D'après elle, les gens ne savent pas comment intégrer une personne handicapée en milieu de travail. Prenons par exemple l'épilepsie. Paradoxalement, on craint une crise qui dure en moyenne une minute et qui survient très rarement, mais on accepte assez facilement un individu colérique.

"Si nous mettons à contribution la psychologie, la sociologie, l'économie et les sciences politiques pour mieux comprendre les préjugés qui entravent l'intégration au travail des handicapés, nous avons plus de chances de faire avancer les connaissances sur ce phénomène social et de réussir à faire tomber des barrières."

France Picard a fait de l'intégration au travail des personnes handicapées son cheval de bataille. Mais le combat est rude, admet-elle, car les dispositions légales et l'ouverture des mentalités ne se traduisent pas aussi directement et massivement dans les comportements. En fait, dans la pratique, beaucoup reste encore à faire tant à l'école que dans le domaine du travail. "En France, certains employeurs préfèrent même payer des amendes plutôt que d'engager une personne handicapée! Ils voient les ressources qui manquent sans même penser aux autres capacités que ces individus possèdent", déplore-t-elle.

Au-delà du handicap
"Une personne handicapée est différente, mais elle n'est pas pour autant incompétente. Et puis, par 'personne handicapée', souligne la chercheuse, on n'entend pas seulement celles qui se déplacent en fauteuil roulant. Il y a plusieurs types de handicaps et tous ces gens qui en souffrent se doivent autant que possible d'être mieux intégrés dans le monde scolaire et le milieu de travail."

C'est à cette tâche que s'applique France Picard. Sociologue de formation, la directrice générale de l'Association québécoise de l'épilepsie trouve le temps et l'énergie de mener des études doctorales. Pourquoi une personne qui souffre d'un handicap physique ou intellectuel a-t-elle de la difficulté à s'intégrer dans un milieu de travail? Les préjugés sont-ils les seuls responsables du faible taux de réussite des programmes d'accès à l'égalité? Voilà des exemples de questions auxquelles l'étudiante tentera de répondre dans sa démarche interdisciplinaire.

Une mission
Le programme de doctorat en sciences humaines appliquées, offert par la Faculté des études supérieures, a été conçu dans cette perspective. Il s'adresse tout particulièrement aux chercheurs intéressés par les problèmes pratiques et qui disposent d'une expérience de travail pertinente. Un profil qui décrit bien les champs d'intérêt et le cheminement de France Picard.

À l'origine de cette préoccupation, une situation vécue. Alors qu'elle est à peine âgée de un an et demi, sa mère est victime d'un accident de la route. Elle pert l'usage d'un oeil et se fait amputer une jambe. Son système digestif est aussi gravement endommagé. Pourtant, elle choisit de ne pas abandonner.

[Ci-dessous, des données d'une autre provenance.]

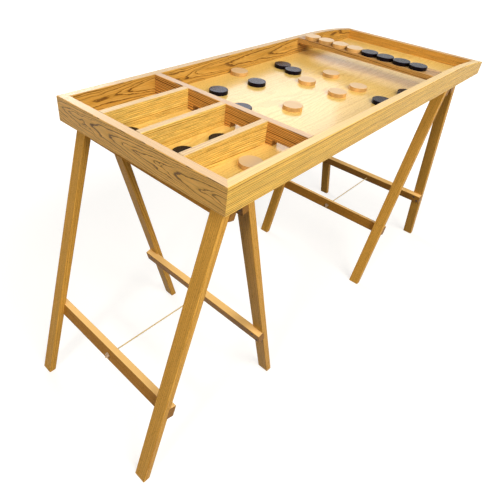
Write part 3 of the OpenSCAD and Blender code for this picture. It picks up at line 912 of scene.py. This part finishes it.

"Mon père était décédé, alors je suis devenue rapidement la principale aide de ma mère, raconte France Picard. Quelquefois, j'avais l'impression d'être la prothèse qu'elle n'avait pas. Je faisais les courses et je lisais pour elle, notamment. Elle est morte avant que je fête mes 18 ans."

Elle pensait alors que son parcours avec les handicapés était terminé, mais, en fait, il ne faisait que commencer. "À la fin de mon baccalauréat, en 1978, j'ai eu à choisir entre quatre types de travail, dont un qui était relié aux handicapés." C'est cet emploi qu'elle a pris, sans trop savoir pourquoi. Mais la vie s'est chargée de le lui apprendre.

Au service de Santé Canada, elle se retrouve rapidement responsable de la recherche et de la rédaction d'une nouvelle politique d'intégration sociale et professionnelle des personnes handicapées. Mais celles-ci sont peu présentes dans le milieu de l'administration. Mme Picard s'engage donc auprès d'organismes communautaires comme l'Association québécoise de l'épilepsie.

Elle perçoit toutefois rapidement les limites de ses actions et décide d'examiner de façon approfondie les problèmes théoriques et pratiques que le phénomène soulève. C'est le retour aux études. D'abord une maîtrise à l'École nationale d'administration publique, puis elle entreprend un doctorat à l'Université de Montréal. "J'ai une bonne connaissance pratique, mais j'avais l'impression de tourner en rond. Les études doctorales en sciences humaines appliquées alimentent ma réflexion et amènent de nouvelles possibilités."